Aim> The answer is a single number: how many lines hold the string "hinge".

── Working data ──

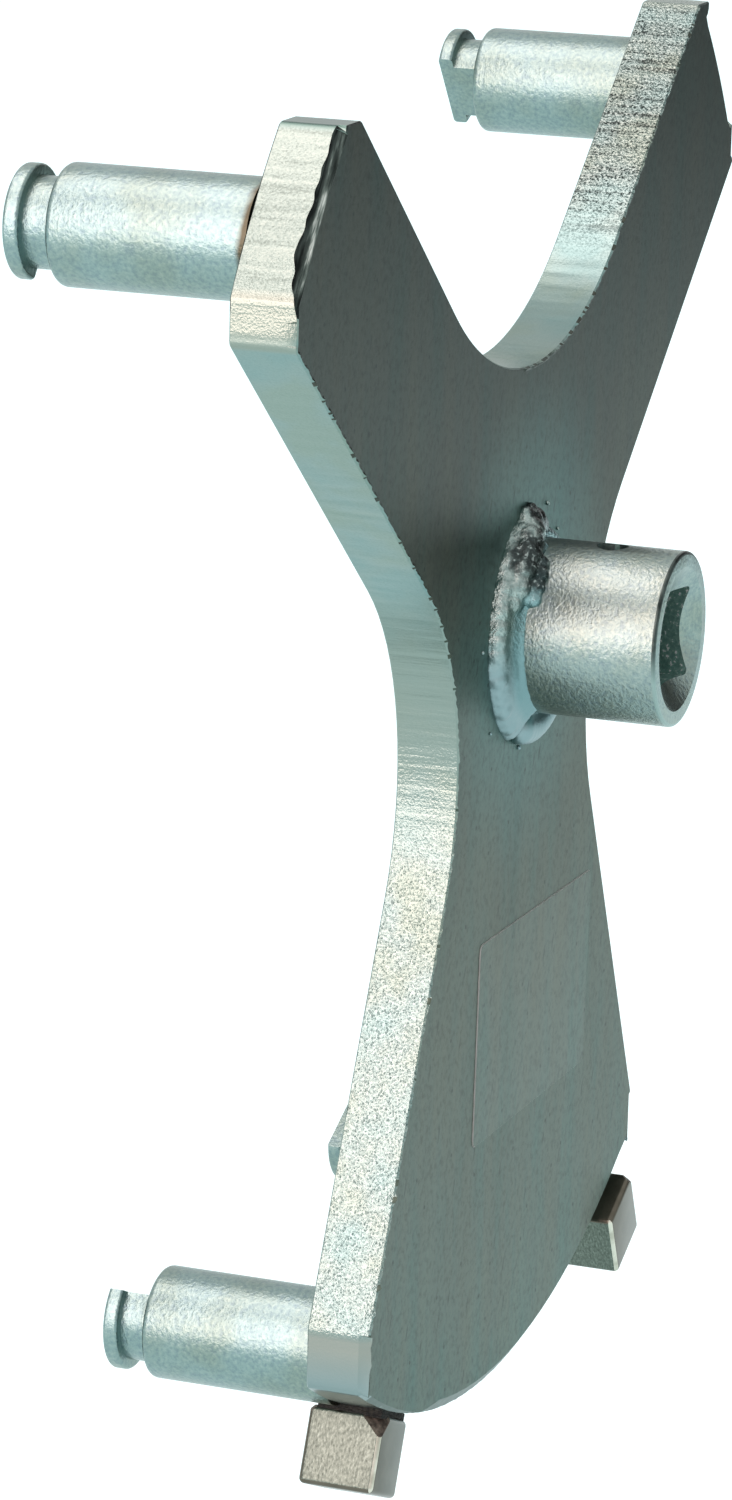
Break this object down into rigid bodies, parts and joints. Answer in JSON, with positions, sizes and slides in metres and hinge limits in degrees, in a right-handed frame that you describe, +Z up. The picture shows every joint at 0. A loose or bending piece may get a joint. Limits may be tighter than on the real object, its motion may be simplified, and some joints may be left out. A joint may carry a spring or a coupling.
{
  "type": "fuel sender wrench",
  "caption": "Notched steel plate wrench with a welded square drive boss and end-flanged pins that turn a fuel tank's sender lock ring; cube magnets cling to the rim.",
  "frame": {"origin": "on the drive axis, at the plate's back face", "axes": "+Z up, from the foot to the fork; +Y out of the back face, towards the pins; +X to the right for someone who looks at the boss"},
  "size_m": [0.191, 0.0651, 0.1991],
  "materials": {
    "plate_zinc": "laser-cut steel plate, zinc plated with a blue passivation, satin",
    "turned_zinc": "turned steel, zinc plated with a blue passivation, fine grain",
    "weld_zinc": "weld bead, zinc plated, burnt dark in places",
    "clear_film": "thin clear sticker, bare",
    "nickel": "nickel plating, brushed, with a broken corner"
  },
  "bodies": {
    "wrench": {"wrench_plate": "plate_zinc", "drive_socket": "turned_zinc", "socket_weld_left": "weld_zinc", "socket_weld_lower": "weld_zinc", "socket_weld_right": "weld_zinc", "pin_upper_left": "turned_zinc", "pin_upper_right": "turned_zinc", "pin_lower_left": "turned_zinc", "pin_lower_right": "turned_zinc", "pin_weld_upper_left": "weld_zinc", "pin_weld_upper_right": "weld_zinc", "pin_weld_lower_left": "weld_zinc", "pin_weld_lower_right": "weld_zinc", "label_film": "clear_film"},
    "left_magnet": {"magnet_left": "nickel"},
    "right_magnet": {"magnet_right": "nickel"}
  },
  "joints": [
    {"name": "magnet_left_pull", "type": "slide", "parent": "wrench", "child": "left_magnet", "axis": [-0.4147, 0, -0.91], "range_m": [0, 0.015]},
    {"name": "magnet_right_pull", "type": "slide", "parent": "wrench", "child": "right_magnet", "axis": [0.4289, 0, -0.9033], "range_m": [0, 0.015]}
  ]
}
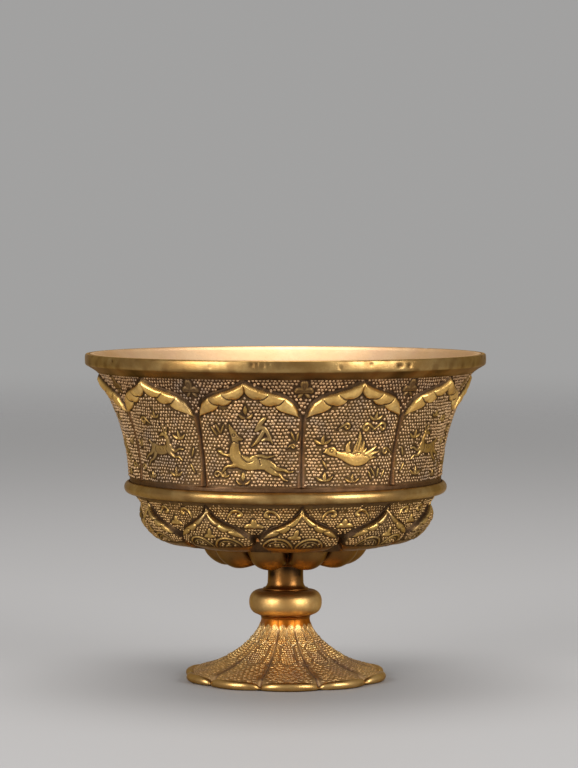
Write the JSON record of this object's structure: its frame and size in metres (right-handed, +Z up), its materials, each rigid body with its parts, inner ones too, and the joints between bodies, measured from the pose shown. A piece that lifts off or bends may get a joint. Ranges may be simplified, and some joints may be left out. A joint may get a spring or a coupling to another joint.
{
  "type": "stem cup",
  "caption": "Gilt metal stem cup with a ten-lobed chased bowl, a plain lining, a beaded stem and a scalloped hollow foot.",
  "frame": {"origin": "middle of the flat face that the foot stands on", "axes": "+Z up along the axis of the stem, -Y towards the front of the cup, +X to the viewer's right"},
  "size_m": [0.076, 0.076, 0.062],
  "materials": {
    "gilt_chased": "satin",
    "gilt_plain": "polished",
    "gilt_lining": "satin",
    "solder": "satin"
  },
  "bodies": {
    "root": {"outer_bowl": "gilt_chased", "lining": "gilt_lining", "lip_band": "gilt_plain", "waist_bead": "gilt_plain", "calyx": "gilt_plain", "stem_neck": "gilt_plain", "knop": "gilt_plain", "foot": "gilt_chased", "foot_edge": "gilt_plain", "calyx_solder": "solder", "neck_solder": "solder", "knop_top_solder": "solder", "knop_bottom_solder": "solder"}
  },
  "joints": []
}
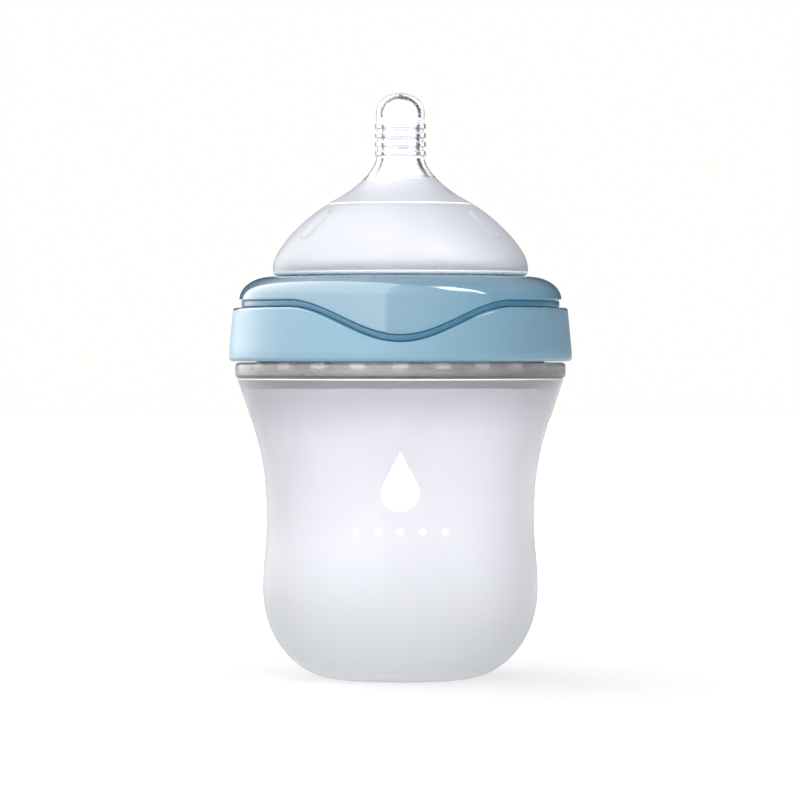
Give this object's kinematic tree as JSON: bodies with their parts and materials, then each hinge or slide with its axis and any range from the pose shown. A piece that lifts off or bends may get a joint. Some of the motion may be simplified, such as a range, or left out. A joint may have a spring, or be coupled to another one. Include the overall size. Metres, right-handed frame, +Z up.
{
  "type": "baby bottle",
  "caption": "Waisted frosted silicone feeding bottle on a flat base, with a see-through neck ring, a wavy two-tone blue screw collar and a wide dome nipple with a ringed clear teat.",
  "frame": {"origin": "centre of the standing ring, on the surface the bottle stands on", "axes": "+Z up along the bottle's axis to the tip of the teat, -Y towards the printed front, +X to the right of someone facing the front"},
  "size_m": [0.0822, 0.0822, 0.1403],
  "materials": {
    "frosted_silicone": "frosted translucent silicone",
    "clear_plastic": "see-through natural plastic, polished",
    "teat_silicone": "frosted silicone dome that turns clear and glossy at the teat",
    "gloss_blue": "glossy moulded plastic",
    "matte_blue": "fine matte moulded plastic",
    "white_ink": "thick white silicone ink"
  },
  "bodies": {
    "bottle": {"flask": "frosted_silicone", "neck_ring": "clear_plastic", "emblem": "white_ink", "scale_marks": "white_ink"},
    "nipple": {"nipple": "teat_silicone"},
    "collar": {"collar_ring": "gloss_blue", "collar_skirt": "matte_blue"}
  },
  "joints": [
    {"name": "nipple_lift", "type": "slide", "parent": "bottle", "child": "nipple", "axis": [0, 0, 1], "range_m": [0, 0.02]},
    {"name": "collar_turn", "type": "hinge", "parent": "nipple", "child": "collar", "pos_m": [0, 0, 0.086], "axis": [0, 0, 1], "range_deg": [0, 900]}
  ],
  "couplings": [
    {"joint": "nipple_lift", "follows": "collar_turn", "m_per_rad": 0.0012732}
  ]
}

───

Expected output> 3